LONDON -- A doctor whose research has been seized upon for the last five years by parents opposed to the measles, mumps, and rubella combined vaccine has urged them not to fear the childhood immunization, saying lingering concerns over a link with autism are unfounded.

In a letter published this week in The Lancet medical journal, Dr. Simon Murch warned that the proportion of toddlers getting the vaccine, known as MMR, has dropped so low in Britain that major measles outbreaks are likely this winter.

Measles has resurfaced in Britain recently in areas where MMR use has dropped; more children are getting infected every year.

The World Health Organization said Ireland, Spain, Italy, Germany, and Switzerland have also had recent outbreaks of measles and that declining MMR vaccination is likely a contributing factor.

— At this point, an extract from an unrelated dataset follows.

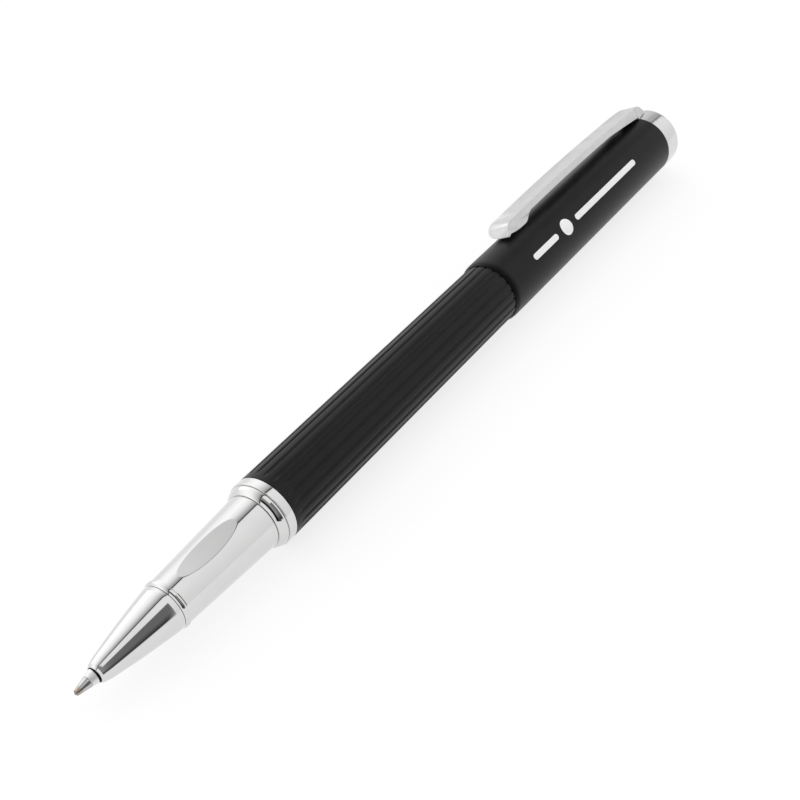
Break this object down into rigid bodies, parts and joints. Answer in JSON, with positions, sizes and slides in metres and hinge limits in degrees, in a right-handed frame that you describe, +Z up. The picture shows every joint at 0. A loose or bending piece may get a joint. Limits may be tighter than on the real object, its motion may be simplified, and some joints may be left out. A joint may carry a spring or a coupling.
{
  "type": "rollerball pen",
  "caption": "Metal rollerball pen, cap posted: tapered chrome nose and grip, fluted black barrel, smooth black cap with a steel clip and end band.",
  "frame": {"origin": "on the surface the pen lies on, under the middle of its length and under the pen's axis", "axes": "+X along the pen from the writing tip to the end of the posted cap, +Z up"},
  "size_m": [0.1586, 0.0118, 0.014],
  "materials": {
    "chrome": "polished chrome plate",
    "satin_steel": "satin",
    "spring_steel": "drawn wire",
    "ball_steel": "polished",
    "nickel_silver": "turned nickel silver",
    "brass": "machined",
    "black_lacquer": "satin black lacquer",
    "black_plastic": "moulded, matte",
    "white_plastic": "moulded, matte",
    "black_rubber": "matte",
    "inked_fibre": "fibre wet with ink"
  },
  "bodies": {
    "barrel": {"barrel_band": "chrome", "barrel_tube": "black_lacquer", "barrel_insert": "brass", "barrel_end_plug": "black_plastic"},
    "refill": {"ball_socket": "nickel_silver", "point_sleeve": "satin_steel", "refill_nose": "black_plastic", "refill_tube": "satin_steel", "ink_reservoir": "inked_fibre", "feed_rod": "inked_fibre", "refill_end_plug": "black_plastic", "refill_spring": "spring_steel"},
    "ball": {"writing_ball": "ball_steel"},
    "section": {"nose_cone": "chrome", "nose_ring": "chrome", "grip_sleeve": "chrome", "section_collar": "chrome", "section_core": "brass", "seal_ring": "black_rubber"},
    "cap": {"cap_tube": "black_lacquer", "inner_cap": "white_plastic", "cap_bush": "brass", "cap_end_band": "chrome", "finial_screw": "satin_steel", "finial_disc": "black_lacquer"},
    "clip": {"clip": "satin_steel"}
  },
  "joints": [
    {"name": "refill_travel", "type": "slide", "parent": "barrel", "child": "refill", "axis": [-1, 0, 0], "range_m": [0, 0.005], "deforming": ["refill_spring"]},
    {"name": "section_turn", "type": "hinge", "parent": "refill", "child": "section", "pos_m": [0, 0, 0.00566], "axis": [-1, 0, 0], "range_deg": [0, 1800]},
    {"name": "ball_roll", "type": "hinge", "parent": "refill", "child": "ball", "pos_m": [-0.07895, 0, 0.00566], "axis": [0, 1, 0], "continuous": true},
    {"name": "cap_pull", "type": "slide", "parent": "barrel", "child": "cap", "axis": [1, 0, 0], "range_m": [0, 0.04]},
    {"name": "clip_flex", "type": "hinge", "parent": "cap", "child": "clip", "pos_m": [0.0767, 0.00255, 0.00996], "axis": [0, 0.8599, -0.5105], "range_deg": [0, 4], "stiffness_Nm_per_rad": 4}
  ],
  "couplings": [
    {"joint": "section_turn", "follows": "refill_travel", "rad_per_m": 6283.2}
  ]
}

"Although this situation reflects in part a broader mistrust of official pronouncements . . . it is founded on the misinformed perception that there is ongoing scientific uncertainty," said Murch, a pediatric gastroenterologist at the Royal Free Hospital in London.

"There is now unequivocal evidence that MMR is not a risk factor for autism -- this statement is not spin or medical conspiracy, but reflects an unprecedented volume of medical study on a worldwide basis," Murch said.

There has been no significant drop in MMR vaccination rates in the United States over the last eight years, according to the US Centers for Disease Control and Prevention.

Fears over the MMR vaccine intensified in Britain in 1998 after a study that Murch and others conducted raised the possibility of a connection between the vaccine and developmental problems in 12 children with bowel ailments. The study was done about eight years after the children had been vaccinated and involved parents being asked to recall whether symptoms of autism occurred around the same time as the vaccination.

Immunization rates in Britain and other countries began to fall after that. The national rate in Britain has slipped from 91.7 percent in 1997 to 78.9 percent in June of this year, well below the 90 to 95 percent specialists say is needed.